In the above module, the export
keyword is used to indicate that the enum Colors
becomes accessible to scripts.
import "/sample/my-module" as M with
Colors
red = enum<<Colors>>("Red")
show scalar "My color" with red
In the above script, the import
keyword is used to indicate that enum Colors
is imported within the script.
Performance and limitations
An enum is limited to 100 million distinct values and 1 GB of text data, whichever comes first.

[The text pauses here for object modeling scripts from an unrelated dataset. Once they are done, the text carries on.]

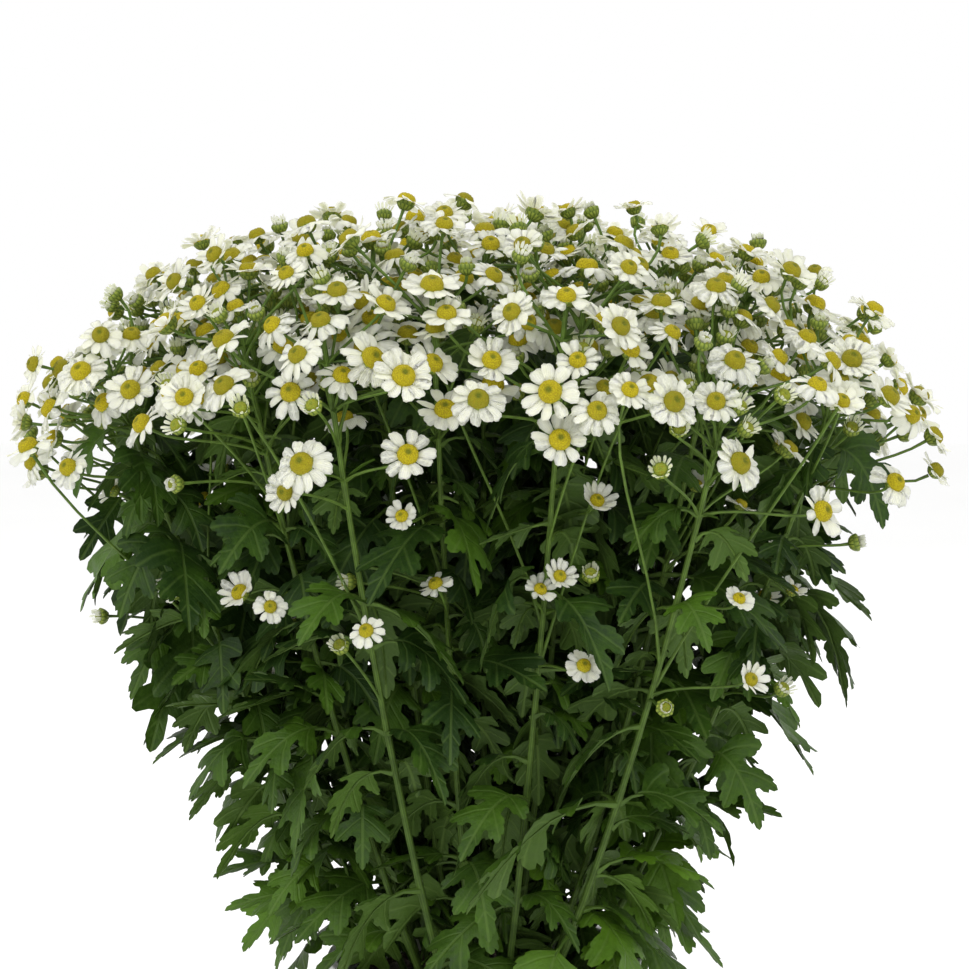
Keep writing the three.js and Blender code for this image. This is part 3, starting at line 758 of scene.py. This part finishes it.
def layLeaf(heap, grown, draw, plain=False):
    tone = toneAt(grown["curve"]["tip"], draw)
    kind = "plain" if plain else "large" if grown["length"] > leaf["largeFrom"] else "small"
    shape = shapes[kind][int(draw(0, blade["shapes"] - 0.01))]
    length = grown["length"]
    u, v = shape["u"], shape["v"] * draw(*blade["spread"])
    centres, headings = alongCurve(grown["curve"], u)
    sides, above = leafFrames(headings, grown["roll"] + draw(*blade["twist"]) * (u - 0.5))
    ripple = draw(*blade["ripple"])
    wave = ripple * np.sin(2 * math.pi * (shape["rank"] * blade["ripples"] + draw(0, 1)) + np.sign(v))
    out = np.abs(v)
    height = draw(*blade["fold"]) * out - draw(*blade["curl"]) * out ** 2 + wave * out / blade["rippleAt"]
    flat = centres + (sides * v[:, None] + above * height[:, None]) * length
    half = above * blade["thick"] / 2 * np.where(shape["margin"], blade["edge"], 1)[:, None]
    points = np.concatenate([flat + half, flat - half])
    uvs = np.tile(np.stack([shape["rank"], v * length / blade["veinMeasure"]], -1), (2, 1))
    tint = np.tile((tone, 0.0, 0.0, 1.0), (len(points), 1))
    tint[len(u):, 1] = 1
    top = shape["faces"]
    gather(heap, points, [top, top[:, ::-1] + len(u)], uvs, tint)
    shares = np.linspace(0, rib["end"], rib["steps"])
    if plain:
        shares = np.linspace(0, rib["plainEnd"], rib["plainSteps"])
    spine, headings = alongCurve(grown["curve"], shares)
    _, above = leafFrames(headings, np.full(len(shares), grown["roll"]))
    spine = spine - above * (np.clip(shares / rib["dropOver"], 0, 1) * rib["drop"])[:, None]
    radii = np.interp(shares, rib["at"], rib["radii"]) * (rib["slim"] + length / rib["widenOver"])
    gatherTube(heap, spine, radii, rib["sides"], (tone, rib["under"], rib["stalky"], 1))


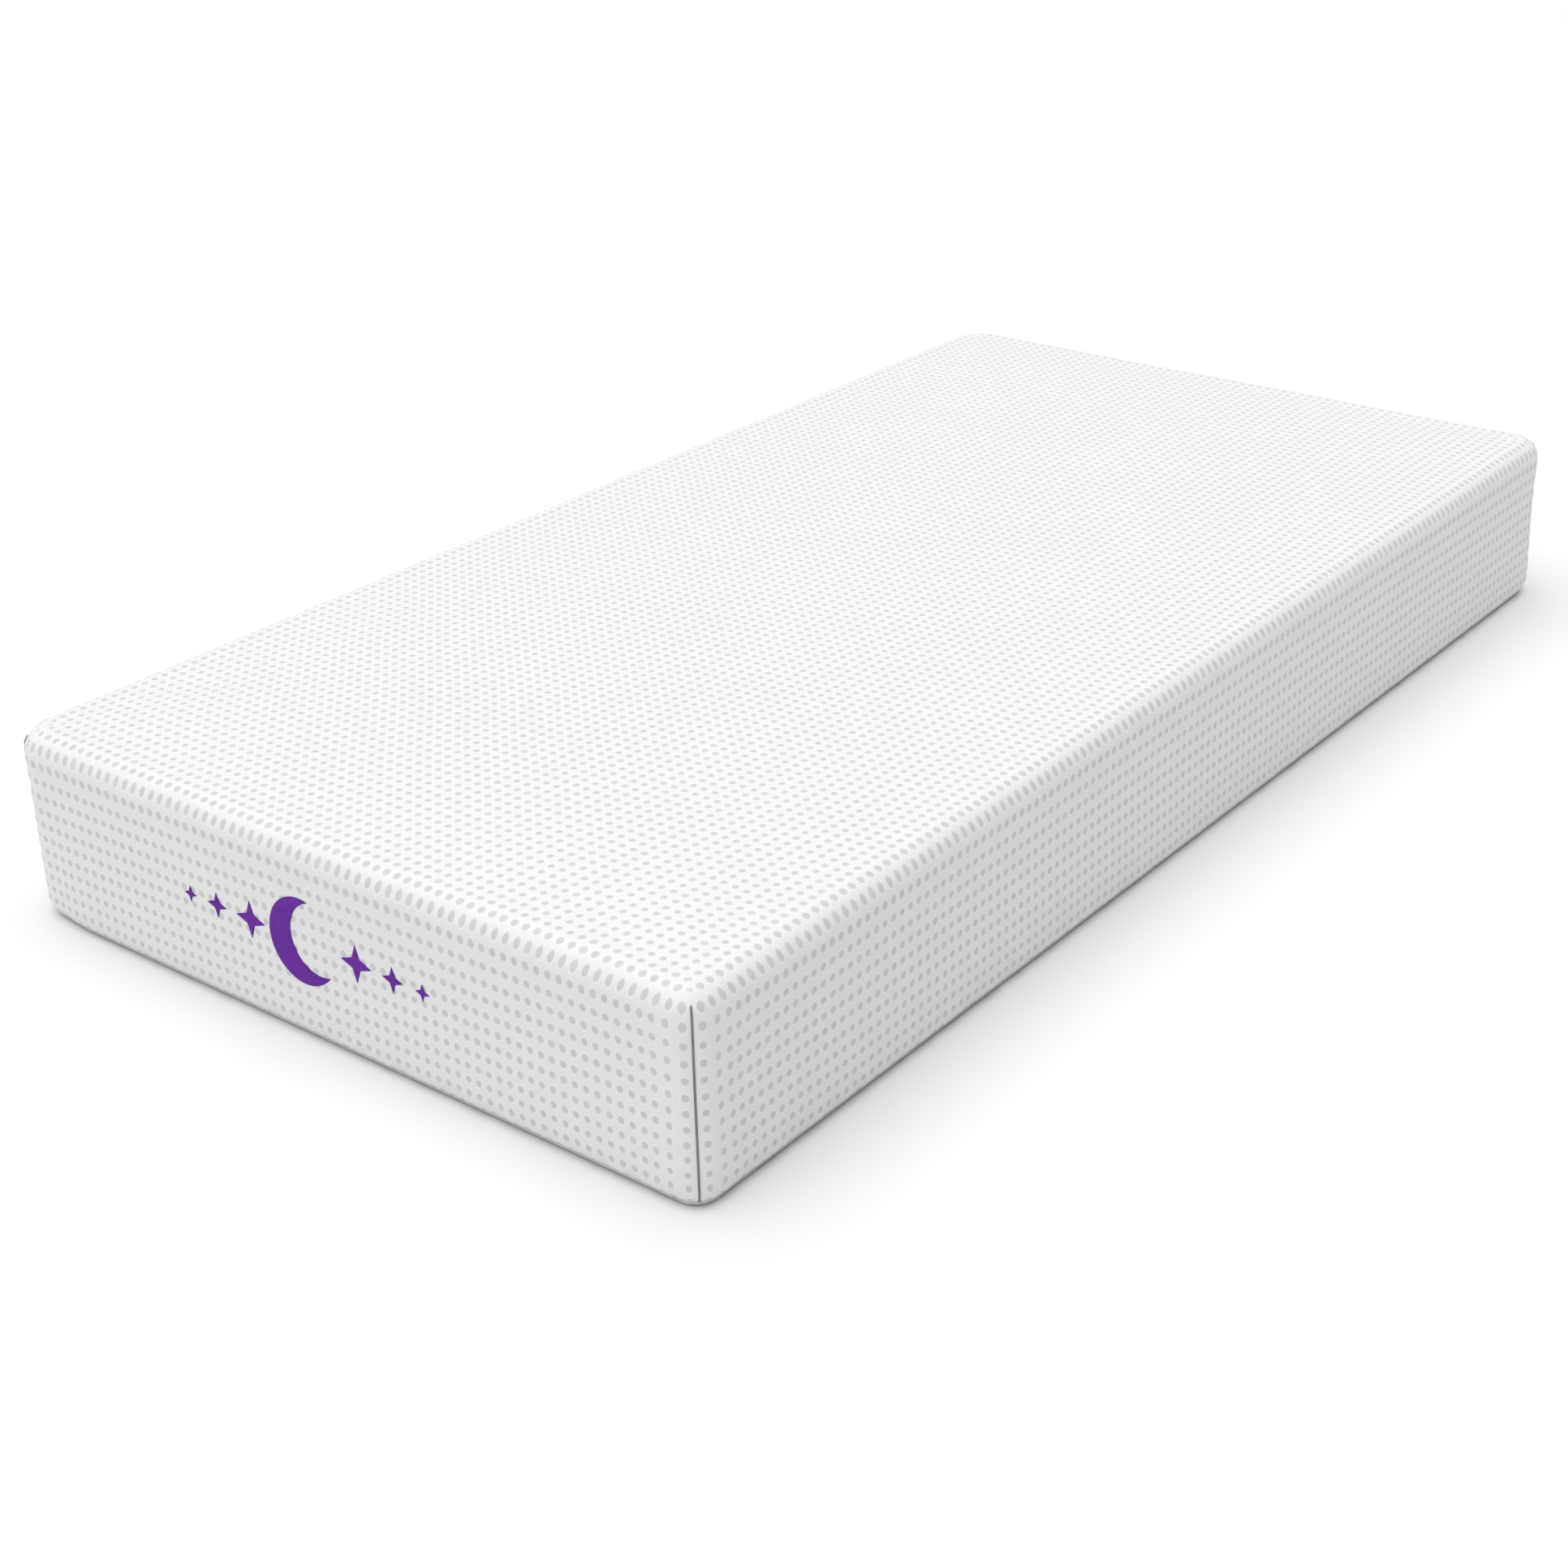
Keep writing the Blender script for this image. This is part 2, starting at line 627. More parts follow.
def makeCover():
    field = inflate()
    cloth = cutCross("knit_cover", cover["finer"])
    lattice = points(cloth)
    u = lattice[:, 0]
    v = lattice[:, 1]
    mapU, mapV, row, rowX, rowY, seamCells = dotMap(u, v)
    size, stepU, stepV = dotShape(u, v, row, rowX, rowY, seamCells)

    folded = foldDown(u, v)
    atZip, byZip = zipShares(folded)
    setPoints(cloth, folded)
    bpy.context.view_layer.update()
    outward = meshNormals(cloth)
    if outward[np.argmin(u * u + v * v), 2] < 0:
        outward = -outward
    puff = spread(field, u, v)
    inward = np.clip(-(puff * outward).sum(axis=1) - 0.0004, 0, None)
    puff = puff + outward * inward[:, None]  # it never sinks on to the foam

    awayU = mapU - np.floor(mapU) - 0.5
    awayV = mapV - np.floor(mapV) - 0.5
    bowl = 1 - smooth(0.12, 0.36, np.hypot(awayU * stepU, awayV * stepV))
    lift = creaseLift(folded, row, seamCells) * (1 - byZip) - zipWall["sink"] * atZip
    lift = lift - cover["dimple"] * bowl * smooth(0.1, 0.26, size)
    setPoints(cloth, folded + puff * (1 - byZip)[:, None] + outward * lift[:, None])

    markDots(cloth, mapU, mapV, size, stepU, stepV)
    sewUp(cloth)
    bpy.ops.object.mode_set(mode="EDIT")
    bpy.ops.mesh.select_all(action="DESELECT")
    bpy.ops.mesh.select_mode(type="EDGE")
    bpy.ops.mesh.select_non_manifold()
    bpy.ops.mesh.edge_face_add()
    leaveEdit()
    smoothBelow(50)
    print("cover made", len(cloth.data.polygons), "faces")
    return cloth


knitCover = makeCover()


def paintKnit():
    material, shader, place = startMaterial("cover_knit", roughness=0.9, sheen=0.15)
    where = place.node("ShaderNodeUVMap", {"uv_map": "dots"}, None)
    size = place.node("ShaderNodeAttribute", {"attribute_name": "dotSize"}, None, output=2)
    cell = where.node("ShaderNodeVectorMath", {"operation": "FRACTION"}, {0: where})
    cell = cell.node("ShaderNodeVectorMath", {"operation": "SUBTRACT"}, {0: cell, 1: (0.5, 0.5, 0)})
    step = place.node("ShaderNodeAttribute", {"attribute_name": "dotStep"}, None, output=1)
    cell = cell.node("ShaderNodeVectorMath", {"operation": "MULTIPLY"}, {0: cell, 1: step})
    away = cell.node("ShaderNodeVectorMath", {"operation": "LENGTH"}, {0: cell}, output=1)
    which = where.node("ShaderNodeVectorMath", {"operation": "FLOOR"}, {0: where})
    chance = which.node("ShaderNodeTexWhiteNoise", {"noise_dimensions": "2D"}, {0: which})
    radius = size * (0.95 + 0.1 * chance)
    ragged = away + 0.03 * (grain(where, 6.0, 1.0) - 0.5)
    dot = 1 - between(ragged, radius - 0.05, radius + 0.045)
    shown = between(size, 0.1, 0.2)
    dot = dot * shown
    rim = shown * between(ragged, radius, radius + 0.07) * (1 - between(ragged, radius + 0.07, radius + 0.19))
    threads = grain(where, 70.0, 1.0)
    cloud = grain(place, 9.0)
    base = tint(cloud * 0.6 + threads * 0.4, (0.845, 0.845, 0.848), (0.885, 0.885, 0.887))
    grey = tint(chance * 0.6 + threads * 0.4, (0.63, 0.63, 0.634), (0.698, 0.698, 0.7))
    colour = base.node("ShaderNodeMix", {"data_type": "RGBA"}, {0: dot, 6: base, 7: grey}, output=2)
    colour = colour.node(
        "ShaderNodeMix", {"data_type": "RGBA"}, {0: rim * 0.35, 6: colour, 7: (0.95, 0.95, 0.95, 1)}, output=2
    )
    plug(shader, "Base Color", colour)
    plug(shader, "Roughness", 0.82 + 0.1 * dot)
    ribs = where.node(
        "ShaderNodeTexWave", {"wave_type": "BANDS", "bands_direction": "X"},
        {"Vector": where, "Scale": 3.2, "Distortion": 0.6, "Detail": 1.0},
    )
    bump(shader, ribs * 0.3 + threads * 0.5 + rim * 0.8 - dot * 0.6, 0.35, 0.0006)
    return material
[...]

From the runtime perspective of Envision, a small vector of enum
values can hold up to 100 million values, which is larger than a small vector of text
values limited to 2.75 million values. Thus, for language constructs like each
blocks and autodiff
blocks, which expect to operate iteration-wise with chunks of data that fit in a page, it is recommended to use enum
whenever possible.
As a rule of thumb, when considering a text
column in a read
block, if the script logic does not sort against this column, and if its cardinality (i.e. number of distinct values) is less than 10,000 distinct values then, we suggest to type this column as an anonymous enum instead.
Beyond 10,000 distinct values, there might be a gain of performance when converting a text
column into an enum
, but a loss of performance may also happen due to the cost involved in creating the underlying dictionary.